O que quero dizer, sem revelar muito, é que os detalhes do porque o Questão existe vão sendo apresentados muito sutilmente, e sempre ligados a como concluir a história central. Não é algo como “Fui ver Zorro, meus pais foram mortos, jurei vingança, caí numa caverna de morcegos e virei o Batman”. Essa história do cavaleiro das trevas pode ser boa, mas é mais longa e fora da curva do que você pensa. Tira um pouco do foco. Já em Questão, a origem é quase que o todo, ao mesmo tempo que existe outro objetivo maior que não é um simples primeiro vilão.
Você vai entender o personagem, o mundo, aliados e inimigos, de uma forma bem mais envolvente. E para isso, como já dito, temos várias histórias que no gim são somente uma. Com o visual, pequenos detalhes dos personagens e outras sutilezas mudando constantemente. E no topo disso, sempre puxando questões pertinentes.
Nesse final de parágrafo você deve ter lido e pensado “ah, mais uma piada com o nome Questão”. Mas eu estou sério aqui. Por um lado temos as perguntas do quadrinho. Qual a ligação de todos? Quem é Vic Sage? O que está acontecendo? Já do outro, o gibi mostra racismo, machismo, fascismo, anarquismo, entre outros. Nesse ponto trazendo as tais questões pertinentes. Entende agora?
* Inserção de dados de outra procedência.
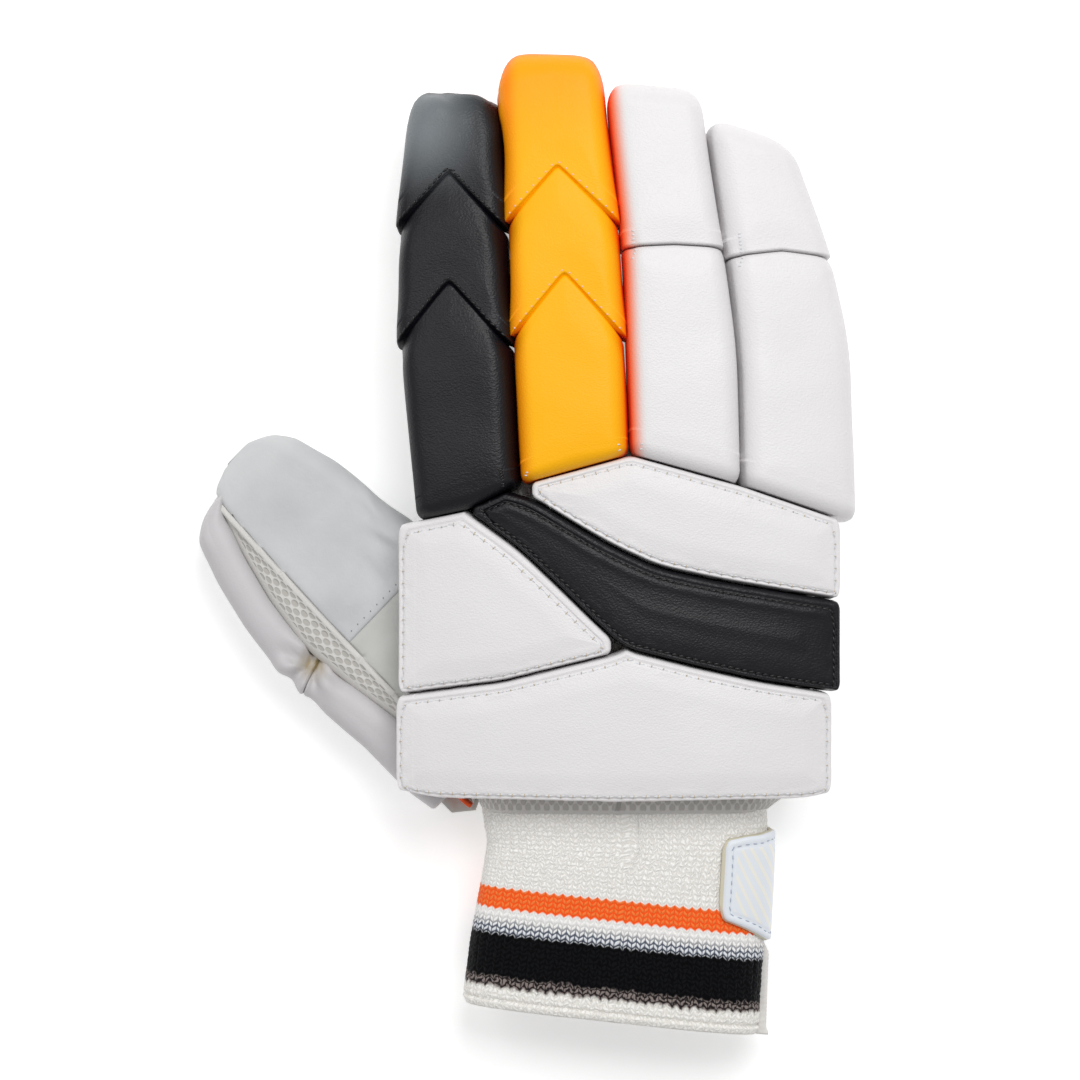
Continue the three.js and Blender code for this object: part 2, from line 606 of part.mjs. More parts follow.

Questão, talvez de forma brilhante, é um HQ para se pensar em muitas coisas, onde as mais importantes são detalhes que se aplicam ao mundo real, e nem sempre é o “vilão central”, se é que existe, que faz a parte ruim. Por vezes é o próprio protagonista, e acho isso fantástico. Por mais que alguns detalhes não sejam tão estampados. Fazendo no fim, Questão: As Mortes de Vic Sage, ser um quadrinho sobre seres humanos. Daqueles que nunca para, te fisga com anzol e termina deixando marca.